Le peintre milanais Giuseppe Arcimboldo (1526-1593) déploya ses multiples talents au sein de la plus puissante cour d'Europe, celle des Habsbourg. Il y acquit la notoriété grâce à ses têtes composées, mais aussi comme conseiller artistique et metteur en scène des fêtes impériales. Ses oeuvres sont exposées au Centre Pompidou de Metz jusqu'au 22 novembre 2021.
Si les portraits composites d’Arcimboldo sont aujourd’hui universellement connus, la richesse et la diversité de son œuvre restent à découvrir. Giuseppe Arcimboldo (1526-1593) est un inventeur et un penseur dont les réflexions et les travaux dépassent la question de la représentation du visage dans la peinture. L’exposition montre combien son œuvre irrigue l’histoire de l’art depuis cinq siècles et vient éclairer nombre de débats philosophiques et politiques actuels.
Outre le caractère exceptionnel de la présentation des célèbres Saisons du musée du Louvre et de la Real Academia de Bellas Artes de San Fernando à Madrid, l’accent est mis sur ses œuvres les plus surprenantes : les vitraux qu’il a créés au tout début de sa carrière à la Cathédrale de Milan, les dessins à la plume et au lavis bleu de la Galerie des Offices pour les fêtes et les tournois de la cour des Habsbourg, ainsi que Le Bibliothécaire, qui frappe le regard par son langage profondément conceptuel.
Dès l’entrée de la Grande Nef du Centre Pompidou-Metz, le visiteur se confronte à l’expérience de l’installation de Mario Merz, recomposée avec ses trois parties pour la première fois depuis 1987 – l’Hommage à Arcimboldo, Cono et la Table de Chagny – où se succéderont, au rythme des jours, fruits et légumes. Head VI (1949) de Francis Bacon avoisine les collages d’Hannah Höch, Anders (Brighton Arcimboldo) (2005) de Wolfgang Tillmans jouxte l’Étude dans les catacombes de Palerme (1924) d’Otto Dix, Untitled (#155) (1985) de Cindy Sherman dialogue avec La Poupée (1935-1936) d’Hans Bellmer. Ailleurs, les fresques de Pompéi viennent illuminer les masques de la boutique dans laquelle James Ensor a passé sa vie.
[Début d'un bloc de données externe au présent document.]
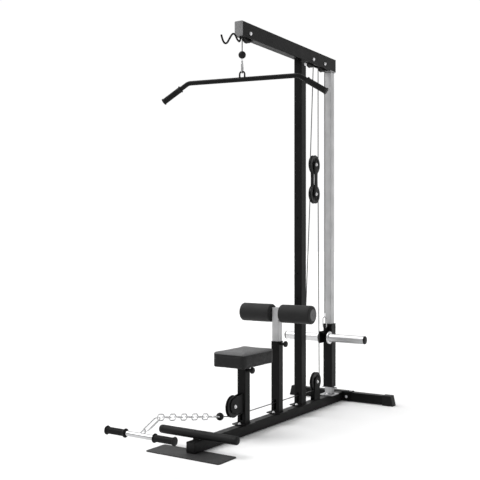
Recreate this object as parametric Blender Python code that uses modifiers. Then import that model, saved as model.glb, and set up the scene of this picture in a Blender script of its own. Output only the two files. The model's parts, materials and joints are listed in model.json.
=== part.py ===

Avec ses amples ouvertures, le parcours architectonique permet de croiser les nouvelles créations de Fernando et Humberto Campana, la monumentale fontaine phosphorescente Hills and Clouds (2014) de Lynda Benglis, l’impressionnant Gardien du jardin (XVIIe siècle), unique sculpture arcimboldesque existante, ou encore le cabinet secret de Prague du légendaire cinéaste surréaliste contemporain Jan Švankmajer. Plus loin, le portrait d’Antonietta Gonzalez (1594-1595) par Lavinia Fontana, du château royal de Blois, la vidéo de Pierre Huyghe, Untitled (Human mask) (2014) et les portraits de Zoe Leonard autour de la femme à barbe du Musée Orfila (1991) se côtoient.
Dans le Forum du Centre Pompidou-Metz, l’installation Le désir attrapé par le masque, créée spécialement pour l’exposition par Annette Messager, se déploie sous la forme d’une farandole d’animaux masqués qui manifeste le bizarre et l’inconnu, l’affreux et le séduisant, et ouvre une réflexion sur l’hybridation.
Dans sa déambulation au rythme de confrontations inattendues, le visiteur est invité à faire l’expérience, de manière intuitive, des paradoxes entre l’être humain et l’animal, le végétal et le minéral, le naturel et l’artificiel, la brutalité et le raffinement, l’invention et la nostalgie, l’enracinement et le désir de départ. Des extrêmes qui apparaissent aujourd’hui plus que jamais nécessaires, comme l’est l’esprit d’Arcimboldo, pour pouvoir naviguer dans l’univers complexe de la création artistique.